With that awareness, we become less and less motivated to “do good” or “avoid evil”. We no longer need to ride grade 5 rapids to “feel alive”. We no longer forgo our authentic needs to “please God or our parents, bosses, or authority figures.”

We come to see and experience that to the degree that we are authentically creating harmony within; we are at once creating and sharing that harmony with the planet and all living beings.

We eat until we aren’t hungry. We don’t rape the planet and stockpile mountains of corn. We seek efficient, safe fuel sources. We don’t trash the planet and start wars over oil, a very outdated but highly profitable fuel source that has almost destroyed the planet.

In the end, you will know your philosophy is healthy by HONESTLY asking yourself just two questions:

1. Would the world be a better, safer place for children and the rest of us if everyone in the world emulated my belief system and my actions?

2. What would Love do now?

To the degree that you hare healthy, sane and honest, the answer is most always obvious. To the degree that one is suffering from viruses of the mind, no such question can be seen in the light of truth because the shadow envelops reality, creating blindness and a never-ending search for (temporary) heaven!.

Practical Exercise

If you are brave enough to be honest at this time in your life, simply write down why it is that you do the things you do every day and then ask yourself, who am I trying to please and what do I expect in return.

Then, ask the two questions relative to your actions and meditate on weather you are contributing the world illness or world health.

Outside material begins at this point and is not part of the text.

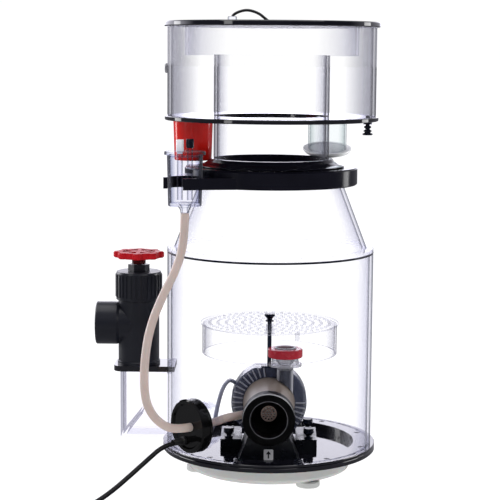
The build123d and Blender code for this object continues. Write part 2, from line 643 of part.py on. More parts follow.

For example: “I’m attending university to get my PhD in psychology so I can make a good living.”

Who am I doing this for? Me? My parents? Someone else?

Am I loving and caring for myself in the process, or am I becoming tired, pretentious, and climbing an imaginary ladder that allows me to feel better or more worthy of “good” (things) than others?

With just a little meditation on such issues, you are likely to find the viruses and then, with your new found awareness, you can choose to change your behavior such that if emulated by everyone, the world would be full of healthy, well-balanced psychologists.

Would heaven or hell be necessary after a couple generations of children born to healthy, well-balanced psychologists?